Bir yanda eski balıkçılar çarşısı (Çukur Çarşı) diğer yanda eski Belediye Binası.
Aynı ada içinde iki mekan.
Şimdi; birisi park oldu, diğeri otel.
****
Eskişehirliler burasını kuşbakışı olarak görmemiştir.
Aslında bir adadır burası, Porsuk Çayı'nın çevrelediği bir ada.
Yukarıdan bakıldığında bir gemi gibidir.
Kaptan köşkü de; tarihi belediye binası.
****
Çukurçarşı ile ilgili pek çok anımız var.
Eskişehir'in tek balık çarşısı idi.
Balık lokantaları vardı.
Çukur çarşı ana girişi dışında bir köprü ile Değirmen Sokağa, bir köprü ile Sivrihisar Caddesi'ne bağlanırdı.
Balıkçı, helvacı ve kelleci vardı çarşı içinde.

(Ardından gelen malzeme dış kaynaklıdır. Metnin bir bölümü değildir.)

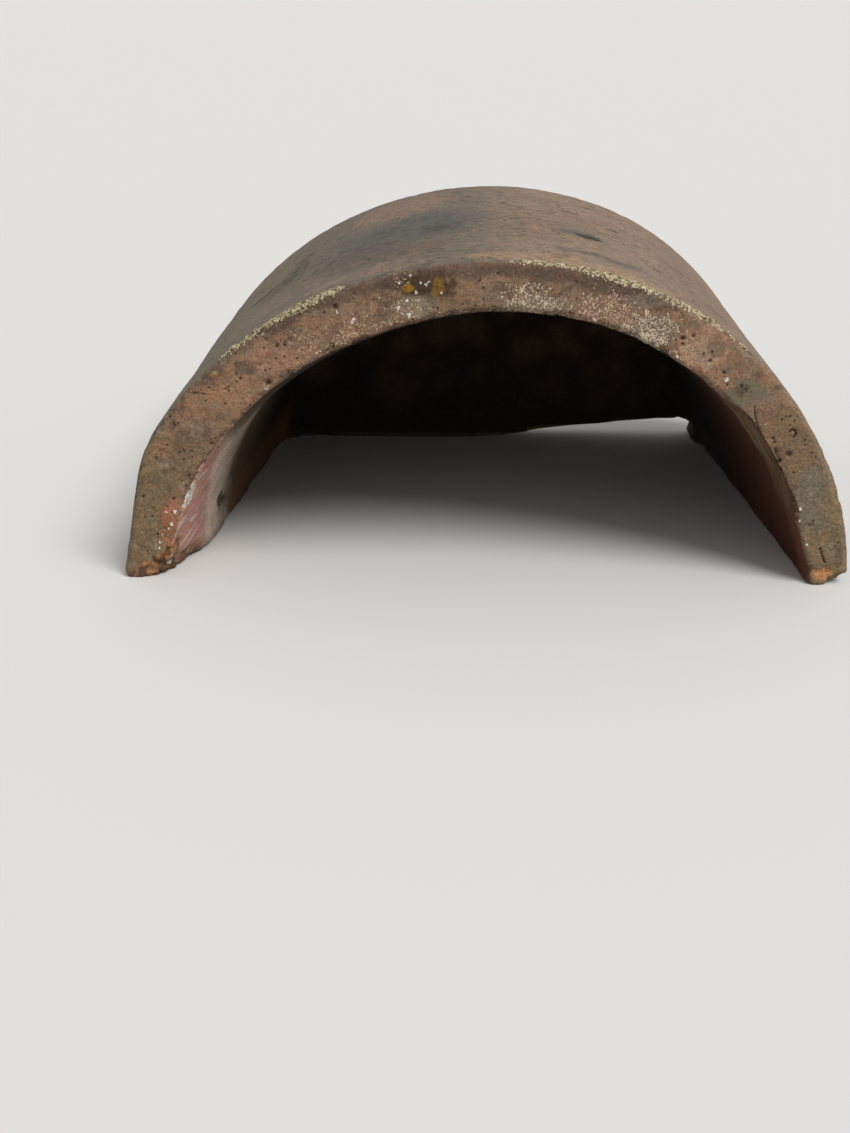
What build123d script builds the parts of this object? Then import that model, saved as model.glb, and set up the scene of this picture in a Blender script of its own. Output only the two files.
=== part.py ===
from build123d import *
import os
from math import cos, hypot, radians, sin, tan

# Half-round ridge tile in fired clay, closed by a wall at one end.
# The tile stands on its two long edges, as it does on a ridge board.
# X runs across the tile, Y from the open mouth (-Y) to the closed end (+Y), and Z up.
# The origin is on the ground, in the middle of the tile's box.

os.makedirs("parts", exist_ok=True)

# Overall size
span = 258.0  # over the two legs, at the ground, before the edges are worn round
rise = 114.0  # ground to the top of the crown
length = 195.0  # mouth to the back of the end wall

# Outer outline: one crown arc, a haunch arc on each side and two straight legs
outer_crown_shift = 2.6  # the hand-pressed crown lies a little right of the middle
outer_crown_flatness = 1.05  # 1 would be a crown arc that reaches down to a leg
outer_left_lean = 10.8  # degrees that the leg leans in from upright
outer_left_leg = 38.0  # height of the straight stretch
outer_right_lean = 4.8
outer_right_leg = 6.0

# Walls at the mouth
crown_wall = 16.0
left_foot_wall = 14.0
right_foot_wall = 11.5

# Inner outline at the mouth
inner_crown_shift = 13.0
inner_crown_flatness = 1.13
inner_left_lean = 16.0
inner_left_leg = 15.0
inner_right_lean = 20.0
inner_right_leg = 27.0

# Flare: the mouth narrows quickly until it meets the hollow
flare_draft = 17.0  # degrees
flare_overlap = 1.2  # the flare is cut this much deeper than the place where they meet

# Hollow behind the flare. Each step is what the flare takes off that wall at the mouth.
crown_step = 1.0
left_foot_step = 8.0
right_foot_step = 1.0
hollow_left_lean = 10.0
hollow_left_leg = 14.0
hollow_draft = 4.5  # degrees that the hollow narrows towards the end wall
hollow_corner = 15.0  # radius where the hollow's sides meet the end wall
end_wall = 16.0

# Gap below the end wall, which is cut short on the right and lets light in
gap_inset = 31.0  # from the tile's right side to the gap's deep end
gap_width = 112.0
gap_height = 10.8
gap_corner = 5.0

# Worn edges
rim_radius = 2.0  # round the mouth and along the feet
back_radius = 5.0  # round the closed end

# How far cutting shapes run past the clay
overrun = 20.0

# An edge runs along the tile where its direction has at least this share of Y
along_share = 0.9


def leg_end(side, foot_x, lean, leg_height):
    """The top of a straight leg that leans in from its foot."""
    return (foot_x - side * leg_height * tan(radians(lean)), leg_height)


def haunch_end(side, leg_top, lean, crown_centre, crown_radius):
    """The point where a haunch arc that starts along the leg runs into the crown arc."""
    slope = radians(lean)
    outward = (side * cos(slope), sin(slope))
    from_centre = (leg_top[0] - crown_centre[0], leg_top[1] - crown_centre[1])
    reach = from_centre[0] * outward[0] + from_centre[1] * outward[1]
    spread = from_centre[0] ** 2 + from_centre[1] ** 2
    haunch_radius = (spread - crown_radius**2) / (2 * (reach - crown_radius))
    haunch_centre = (
        leg_top[0] - haunch_radius * outward[0],
        leg_top[1] - haunch_radius * outward[1],
    )
    apart_x = haunch_centre[0] - crown_centre[0]
    apart_z = haunch_centre[1] - crown_centre[1]
    stretch = crown_radius / hypot(apart_x, apart_z)
    return (crown_centre[0] + apart_x * stretch, crown_centre[1] + apart_z * stretch)


def crown_arc_radius(leg_top, crown_shift, top):
    """Radius of the arc that is level at the crown and passes through the leg's top."""
    across = leg_top[0] - crown_shift
    drop = top - leg_top[1]
    return (across**2 + drop**2) / (2 * drop)


def arch(left, right, crown_shift, crown_flatness, top, floor):
    """Draw an arch's closed outline, with its legs run straight down to the floor height.

    Each side gives its foot's X at the ground, its leg's lean and the leg's height.
    """
    left_leg = leg_end(-1, *left)
    right_leg = leg_end(1, *right)
    radii = (
        crown_arc_radius(left_leg, crown_shift, top),
        crown_arc_radius(right_leg, crown_shift, top),
    )
    crown_radius = crown_flatness * max(radii)
    crown_centre = (crown_shift, top - crown_radius)
    left_haunch = haunch_end(-1, left_leg, left[1], crown_centre, crown_radius)
    right_haunch = haunch_end(1, right_leg, right[1], crown_centre, crown_radius)
    left_foot = leg_end(-1, left[0], left[1], floor)
    right_foot = leg_end(1, right[0], right[1], floor)
    left_side = Line(left_foot, left_leg)
    left_arc = TangentArc(left_leg, left_haunch, tangent=left_side % 1)
    crown_arc = TangentArc(left_haunch, right_haunch, tangent=left_arc % 1)
    TangentArc(right_haunch, right_leg, tangent=crown_arc % 1)
    Line(right_leg, right_foot)
    Line(right_foot, left_foot)


mouth_y = -length / 2
back_y = length / 2
half_span = span / 2
inner_rise = rise - crown_wall
below_ground = -2 * overrun

outer_left = (-half_span, outer_left_lean, outer_left_leg)
outer_right = (half_span, outer_right_lean, outer_right_leg)
left_foot = -half_span + left_foot_wall
right_foot = half_span - right_foot_wall
mouth_left = (left_foot, inner_left_lean, inner_left_leg)
mouth_right = (right_foot, inner_right_lean, inner_right_leg)
hollow_left = (left_foot + left_foot_step, hollow_left_lean, hollow_left_leg)
hollow_right = (right_foot - right_foot_step, inner_right_lean, inner_right_leg)

# The flare closes in on the hollow by the difference of their drafts
closing = tan(radians(flare_draft)) - tan(radians(hollow_draft))
flare_depth = flare_overlap * max(crown_step, left_foot_step, right_foot_step) / closing
gap_right = half_span - gap_inset
gap_left = gap_right - gap_width

# Hollow: open at the mouth and below, narrowing to rounded corners at the end wall
with BuildPart() as hollow:
    with BuildSketch(Plane.XZ.offset(-mouth_y)):
        with BuildLine():
            arch(
                hollow_left,
                hollow_right,
                inner_crown_shift,
                inner_crown_flatness,
                inner_rise - crown_step,
                below_ground,
            )
        make_face()
    extrude(amount=-(length - end_wall), taper=hollow_draft)
    deep_edges = hollow.edges().group_by(Axis.Y)[-1]
    fillet(deep_edges, radius=hollow_corner)

# Flare at the mouth
with BuildPart() as flare:
    with BuildSketch(Plane.XZ.offset(-mouth_y)):
        with BuildLine():
            arch(
                mouth_left,
                mouth_right,
                inner_crown_shift,
                inner_crown_flatness,
                inner_rise,
                below_ground,
            )
        make_face()
    extrude(amount=-flare_depth, taper=flare_draft)

# Gap: a wedge below the end wall, deepest at its right end
with BuildPart() as gap:
    with BuildSketch(Plane.XZ.offset(-back_y - overrun)) as wedge:
        with BuildLine():
            Polyline(
                (gap_left, -overrun),
                (gap_left, 0),
                (gap_right, gap_height),
                (gap_right, -overrun),
                close=True,
            )
        make_face()
        fillet(wedge.vertices().sort_by(Axis.Z)[-1], radius=gap_corner)
    extrude(amount=end_wall + 2 * overrun)

# The tile, pressed and fired as one piece of clay
with BuildPart() as ridge_tile:
    with BuildSketch(Plane.XZ.offset(-back_y)) as section:
        with BuildLine():
            arch(outer_left, outer_right, outer_crown_shift, outer_crown_flatness, rise, 0)
        make_face()
    extrude(amount=length)
    back_face = ridge_tile.faces().sort_by(Axis.Y)[-1]
    back_rim = back_face.edges().sort_by(Axis.Z)[1:]
    fillet(back_rim, radius=back_radius)
    add(hollow.part, mode=Mode.SUBTRACT)
    add(flare.part, mode=Mode.SUBTRACT)
    mouth_rims = ridge_tile.edges().group_by(Axis.Y)[0]
    ground_edges = ridge_tile.edges().group_by(Axis.Z)[0]
    foot_rims = ground_edges.filter_by(lambda edge: abs((edge % 0.5).Y) > along_share)
    fillet(mouth_rims + foot_rims, radius=rim_radius)
    add(gap.part, mode=Mode.SUBTRACT)

ridge_tile.part.label = "ridge_tile"
export_step(ridge_tile.part, "parts/ridge_tile.step")

print("solids", len(ridge_tile.part.solids()), "volume", round(ridge_tile.part.volume))
print("box", ridge_tile.part.bounding_box())
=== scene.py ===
import math
import random

import bmesh
import bpy
import numpy as np
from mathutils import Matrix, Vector, kdtree, noise


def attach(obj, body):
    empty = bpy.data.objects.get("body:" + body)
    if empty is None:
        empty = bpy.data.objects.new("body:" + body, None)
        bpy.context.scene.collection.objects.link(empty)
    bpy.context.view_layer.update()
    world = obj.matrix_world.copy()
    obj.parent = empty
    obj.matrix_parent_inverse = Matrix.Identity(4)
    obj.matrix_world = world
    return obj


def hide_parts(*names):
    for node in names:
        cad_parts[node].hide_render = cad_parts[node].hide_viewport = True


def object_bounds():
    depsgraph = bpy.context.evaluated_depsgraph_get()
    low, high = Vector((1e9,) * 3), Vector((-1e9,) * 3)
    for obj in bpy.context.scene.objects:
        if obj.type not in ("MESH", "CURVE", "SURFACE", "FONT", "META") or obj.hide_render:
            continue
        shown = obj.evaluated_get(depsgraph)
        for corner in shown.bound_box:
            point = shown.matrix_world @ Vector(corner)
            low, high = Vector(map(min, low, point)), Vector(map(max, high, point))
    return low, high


# A weathered clay ridge tile on a pale floor. Lengths are in millimetres, and MM turns them
# into metres where Blender takes them. X runs across the tile, Y from its mouth to its closed
# end, and Z up.

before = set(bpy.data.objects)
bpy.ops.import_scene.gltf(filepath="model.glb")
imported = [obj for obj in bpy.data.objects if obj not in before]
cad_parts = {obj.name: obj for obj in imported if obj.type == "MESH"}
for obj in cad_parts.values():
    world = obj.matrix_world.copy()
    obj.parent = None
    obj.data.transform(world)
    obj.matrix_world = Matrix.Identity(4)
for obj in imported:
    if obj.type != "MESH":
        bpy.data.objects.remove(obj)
cad_low, cad_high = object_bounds()
MM = 0.001
low = [c / MM for c in cad_low]
high = [c / MM for c in cad_high]
mouth_y = low[1]
chance = random.Random(7)

# Camera, at the photograph's viewing angle
image_width = 850
focal_pixels = 1500.0
sensor = 36.0
camera_place = (-5.45, -595.0, 202.0)
camera_pitch = math.radians(21.55)  # below the horizon
camera_heading = math.radians(1.78)  # from +Y towards -X

# Mesh spacing: an even grid, halved on the outer skin and in each band behind the mouth
grid = 3.4
fine_bands = (20.0, 8.0, 2.6)

# Depths behind the mouth
face_depth = 6.0  # the mouth face is painted as far as this
patch_depth = 5.0  # patches and lines on it end here
rim_depth = 8.0  # sandy grain, and the skin and hollow that distances are measured to
measured_depth = 12.0  # points as far as this know those distances

# A point joins a zone between these shares of its normal: along Y for the mouth, the back and
# the end wall, outward for the skin, inward for the hollow and down for the feet's undersides
facing_shares = (0.35, 0.75)
outward_shares = (-0.1, 0.3)
downward_shares = (0.6, 0.9)
underside_height = 14.0

# A ragged patch fades out between these shares of its size
patch_edge = (1.25, 0.75)

# Sizes of the noise that all the relief and paint share
ragged_size = 2.2
medium_size = 8.0
broad_size = 26.0

# A distance for points that are too far off to be measured
far_off = 99.0

# The hollow's middle seen from the mouth: X and Z
hollow_middle = (13.0, -5.0)

# The fracture on the left foot: where it meets the ground and how steeply it rises
fracture_x = -129.0
fracture_slope = 0.72

# The flake off the right leg's inner arris: its width on the mouth face and its depth
flake_on_face = 2.6
flake_deep = 17.0

# How many nicks, small pits and dents are scattered by chance
nick_count = 60
pit_count = 80
dent_count = 160

# Floor, in metres, and lamp
floor_size = 60.0
lamp_strength = 1.95
lamp_softness = math.radians(30)
lamp_tilt = math.radians(38)
lamp_heading = math.radians(45)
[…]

Bir de Değirmen Sokağa çıkan köprü üzerinde sinema afişleri.
****
Köprübaşında insanların bir uğrak noktası idi.
Sivrihisar Caddesi çıkışında bir halk çarşısı vardı.
Belediye buradaki eski binadan çıkınca bina tarihi dokusu ile restore edildi ve Porsuk Otel oldu.
Tarihi değerine değer katıldı.
O adaya yukarıdan bakıldığında ada içinde demirlenmiş gemi
aynen duruyor.
*******************************************
ARABESK YÖNETİM
Eskişehir'de yerel yönetimler ile genel yönetim hiç bir dönem bu kadar husumet beslememişti birbirine.
Kenti yönetenler hiç bir zaman bu kadar saf tutmamıştı birbirine karşı.
Siyasi ayrımcılık hiç bu kadar egemen olmamıştı bu kentte.
****
Bir kentin mülki amiri ile (Valisi) Şehr-i emin'i (Belediye Başkanı) veya başkanları, kısır bir8 çekişme ve inatlaşma içine girmişlerse, o kentte hiç bir iş sağlıklı yürümez.
Eğer taraflar benim olmazsa onlarında olmasın diye düşünürse ortaya eski türk filmlerindeki gibi arabesk bir yönetim çıkıyor.
“Ya benimsin, ya da kara toprağın!”
Eskişehirli bu yönetim şeklini hak etmiyor.
Kamu kurumlarının yapacağı işler ve sorumluluk alanları yasalarla, yönetmeliklerle belirlenmiş.
Bence; kurumlar birbirine engellemek yerine hep birlikte işin bir ucundan tutmalı.